Tal como Manuel Pinho, Alexandra foi alvo de um mandado de detenção, mas que acabou por ser anulado, uma vez que a audição desta terça-feira à tarde já estava prevista. “Ela será ouvida às 15h30 pelo juiz Carlos Alexandre”, adiantou Ricardo Sá Fernandes.

“Não vai haver mandado de detenção”, garantiu. “Isso já foi anulado agora. Foi assim que decidiu o Ministério Público. Não há mandado de detenção, foi dado sem efeito, ela não vai ser detida”, acrescentou.

Confinado. Defesa na primeira pessoa

“Confinado” é o título do livro que Manuel Pinho se prepara para lançar sobre o caso das rendas excessivas à EDP e do site que criou para mostrar a sua defesa.

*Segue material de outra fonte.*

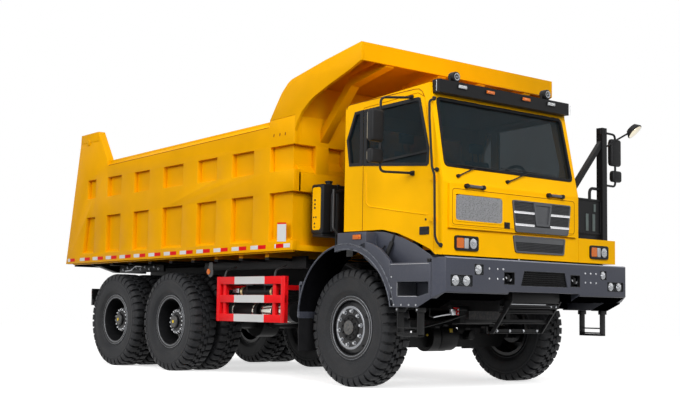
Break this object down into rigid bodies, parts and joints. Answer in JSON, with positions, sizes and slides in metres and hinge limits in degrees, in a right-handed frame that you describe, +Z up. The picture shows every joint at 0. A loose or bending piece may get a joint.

“Vivo confinado em resultado de estar a ser investigado há 9 anos sobre supostos favorecimentos à EDP em 2007, quando fui ministro (2005-2009) e da campanha difamatória de que fui (e sou) alvo. Como irá verificar, o processo envolve situações que não teriam lugar durante o Estado Novo”, afirma na apresentação, onde também anuncia a publicação das suas declarações aos procuradores do Ministério Público, “1.484 dias depois de ter sido chamado pela primeira vez”.

“Durante todo este tempo (mais de 4 anos) não me pude defender”, escreve. Mas os documentos são agora revelados, com permissão das autoridades judiciais, “por o processo não se encontrar em segredo de justiça”.

“Não favoreci a EDP nem em 1, 200 milhões de euros, nem em nada”, afirma num dos artigos que podem ser lidos no site, no qual explica também como se divide “o suposto favorecimento de 1, 200 milhões de euros”.

Na sua apresentação, além de classificar como “erro enorme” o facto de ter aceitado “exercer um cargo político”, afirma ser “reconhecida no estrangeiro” a sua contribuição para que Portugal seja “visto como um líder mundial no que respeita à produção de eletricidade através de fontes renováveis”.